Transform domain inter-block interleaving schemes for robust image and video transmission in ATM networks

Abstract

Data interleaving schemes have proven to be an important mechanism in reducing the impact of correlated network errors on image/video transmission. Current interleaving schemes fall into two main categories: (a) schemes that interleave pixel intensity values and (b) schemes that interleave JPEG/MPEG transform blocks. The schemes in the first category suffer in terms of lower compression ratio since highly correlated information in the spatial domain is de-correlated prior to compression. The schemes in the second category interleave DCT transformed blocks. In this case, in the absence of ARQ, if a packet is lost, an entire block may be lost thus yielding poor image quality and making the error concealment task difficult. Interleaving transform coefficients is tricky and error concealment in the presence of lost coefficients is challenging. In this paper, we develop three different interleaving schemes, namely Triangular, Quadrant, and Coefficient, that interleave frequency domain transform coefficients. The transform coefficients within each block are divided into small groups and groups are interleaved with the groups from other blocks in the image, hence they are referred to as inter-block interleaving schemes. The proposed schemes differ in terms of group size. In the Triangular interleaving scheme AC coefficients in each block are divided into two triangles and interleaving is performed among triangles from different blocks. In the Quadrant interleaving scheme, coefficients in each block are divided into four quadrants and quadrants are interleaved. In the Coefficient interleaving scheme, each coefficient in a block is a group and it is interleaved with the coefficients in other blocks. The compression ratio 3 of the proposed interleaving schemes is impressive ranging from 90 to 98% of the JPEG standard compression while providing much higher robustness in the presence of correlated losses.
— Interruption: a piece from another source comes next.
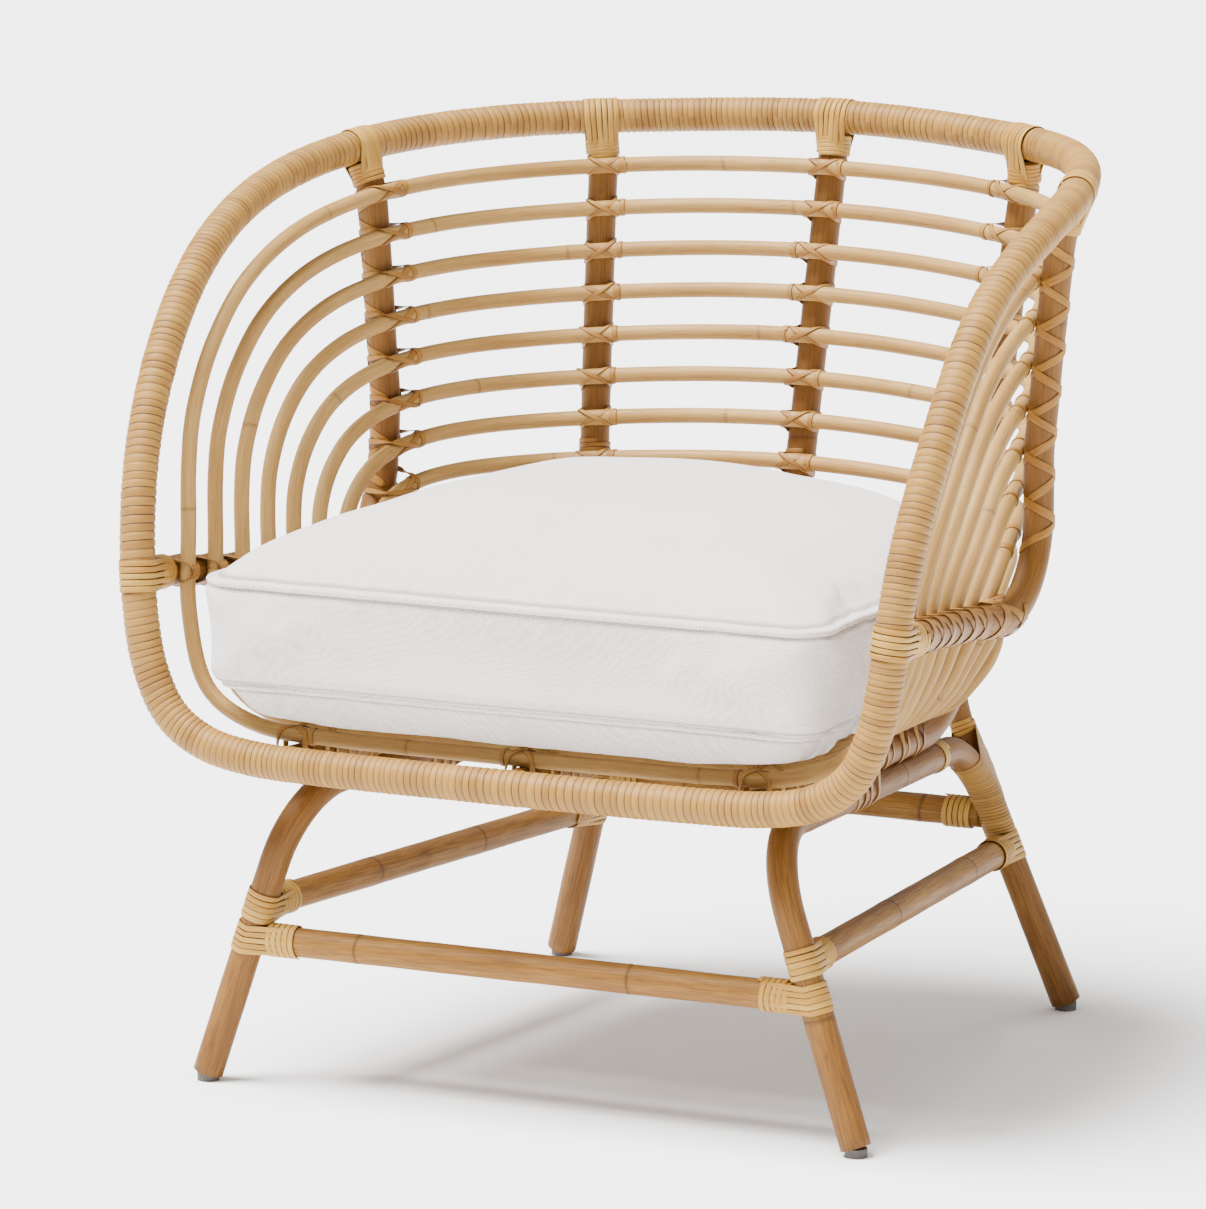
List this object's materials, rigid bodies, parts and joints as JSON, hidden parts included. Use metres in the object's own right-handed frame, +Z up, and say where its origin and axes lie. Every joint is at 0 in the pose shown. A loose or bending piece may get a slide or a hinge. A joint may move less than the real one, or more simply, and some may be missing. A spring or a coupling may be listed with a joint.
{
  "type": "rattan tub armchair",
  "caption": "Low free-standing rattan tub armchair: nested hoops in a wound rim, on splayed bent legs, with a loose box cushion.",
  "frame": {"origin": "middle of the chair on the floor: the middle of its width and depth at floor level", "axes": "+Z up, the front of the seat faces -Y, +X to the viewer's right from the front; the chair mirrors across X = 0"},
  "size_m": [0.7206, 0.646, 0.7484],
  "materials": {
    "peel": "close turns of pale split peel, satin",
    "rod": "pale peeled cane, matt",
    "post_cane": "peeled cane poles, satin",
    "leg_cane": "thick cane poles, satin",
    "glide": "grey plastic",
    "cushion_cover": "warm white twill cover"
  },
  "bodies": {
    "frame": {"rim_pole": "post_cane", "rim_winding": "peel", "hoop_1": "rod", "hoop_2": "rod", "hoop_3": "rod", "hoop_4": "rod", "hoop_5": "rod", "hoop_6": "rod", "hoop_7": "rod", "hoop_8": "rod", "seat_hoop_9": "rod", "seat_hoop_10": "rod", "seat_hoop_11": "rod", "post_left": "post_cane", "post_centre": "post_cane", "post_right": "post_cane", "side_member_left": "post_cane", "side_member_right": "post_cane", "leg_frame_left": "leg_cane", "leg_frame_right": "leg_cane", "rear_brace_left": "post_cane", "rear_brace_right": "post_cane", "front_stretcher": "leg_cane", "rear_stretcher": "leg_cane", "side_stretcher_left": "leg_cane", "side_stretcher_right": "leg_cane", "glide_front_left": "glide", "glide_front_right": "glide", "glide_rear_left": "glide", "glide_rear_right": "glide", "post_binding_left": "peel", "post_binding_centre": "peel", "post_binding_right": "peel", "front_binding_left": "peel", "front_binding_right": "peel", "rear_binding_left": "peel", "rear_binding_right": "peel", "side_binding_front_left": "peel", "side_binding_front_right": "peel", "side_binding_rear_left": "peel", "side_binding_rear_right": "peel"},
    "cushion": {"seat_cushion": "cushion_cover"}
  },
  "joints": [
    {"name": "cushion_lift", "type": "slide", "parent": "frame", "child": "cushion", "axis": [0, 0, 1], "range_m": [0, 0.47]}
  ]
}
We also propose two new variable end-of-block (VEOB) techniques, one based on the number of AC coefficients per block (VAC-EOB) and the other based on the number of bits per block (VB–EOB). Our proposed interleaving techniques combined with VEOB schemes yield significantly better compression ratios compared to JPEG (2–11%) and MPEG-2 (3–6.7%) standards while at the same time improve the resilience of the coded data in the presence of transmission errors.